The components that make up the deployment system are:

  • The builder which handles the orchistration of deploying, loading data, and swapping DNS, which lives in the main POWO code repo in powop/powo-builder
  • The kubernetes configuration for the builder job which lives in powop-infrastructure/powo-builder
  • The kubernetes configuration for deploying POWO which lives in powop-infrastructure/powo
  • Deployment credentials and production secrets which live in the private powop-secrets repo, included in this repo as a submodule powop-infrastructure/secrets which you can sync if you have access to

Builder Update

You can skip any of the other steps unless you made builder configuration or code changes.

  1. If you have made changes to the builder scripts (in powo/powo-builder), make sure an updated image is pushed to the image repo (mvn deploy) and the builder.tag version is changed in the builder values file.

  2. If you want to make changes to environment specific builder configuration, edit the relevant builder environment overrides. The options you can set are:

    • cluster: name of Google Cloud Kubernetes cluster to deploy on
    • environment: prefix which all builder-managed releases will have
    • deleteExisting: If true, deletes the old release after the new one is ready and dns swapped. Otherwise, swap dns but leave the old one in place. Can be useful if you want extra saftety for rolling back to the old release if something goes wrong
    • dns: list of dns names to manage. Requires dns zone, name, and the name of the service with an external IP that this name should point to
    • schedule: cron formatted schedule for when the rebuilds should start
    • strictErrorChecking: if true, and failed data harvesting jobs will be considered build failures and the deploy will halt, leaving the existing release in place
  3. Update the builder helm release

    helm upgrade -f secrets/prod/secrets.yaml -f secrets/deployer/secrets.yaml -f powo-builder/prod.yaml builder-prod powo-builder/

Cluster Updates

Kubernetes clusters should be kept up to date regularly. You can upgrade the cluster master version at any time without incuring downtime. To update the node pools in a cluster, they have to restart, so any applications running in the given node pool will go down and restart.

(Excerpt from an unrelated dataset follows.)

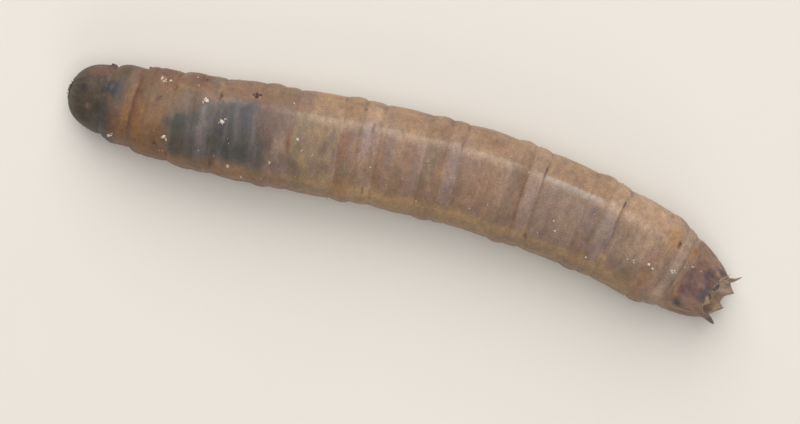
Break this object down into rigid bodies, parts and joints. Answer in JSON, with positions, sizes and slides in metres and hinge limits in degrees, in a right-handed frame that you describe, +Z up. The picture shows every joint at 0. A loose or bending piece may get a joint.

Edit the cluster in the google web console and add a new node pool. At the moment we are running 2 nodes with 2vCPUs and 10GB of ram each with 50GB of boot disk.

We can avoid any downtime when upgrading powo node pools by making sure the new release gets scheduled on the new nodes.

kubectl get nodes
kubectl cordon gke-powo-dev-{each node in old node pool}

Once a node is cordoned, no pods will be scheduled on it, so when the rebuild happens all pods will be scheduled onto the new nodes and the old node pool can be deleted.

Troubleshooting

Start with checking if all the pods are starting up:

kubectl get pods --all-namespaces

If any have non-Running statuses such as Error, Pending, etc, describe the pod to see if there is anything wrong at the pod level.

kubectl describe pod --namespace=prod-2hpwr portal-5b74d46cc7-27ssg

If a pod stays as Pending for a long time, it might not have the necessary resources available anywhere to schedule onto a node.

If there are no errors there, check the container logs to see if whatever is running in the container has any errors.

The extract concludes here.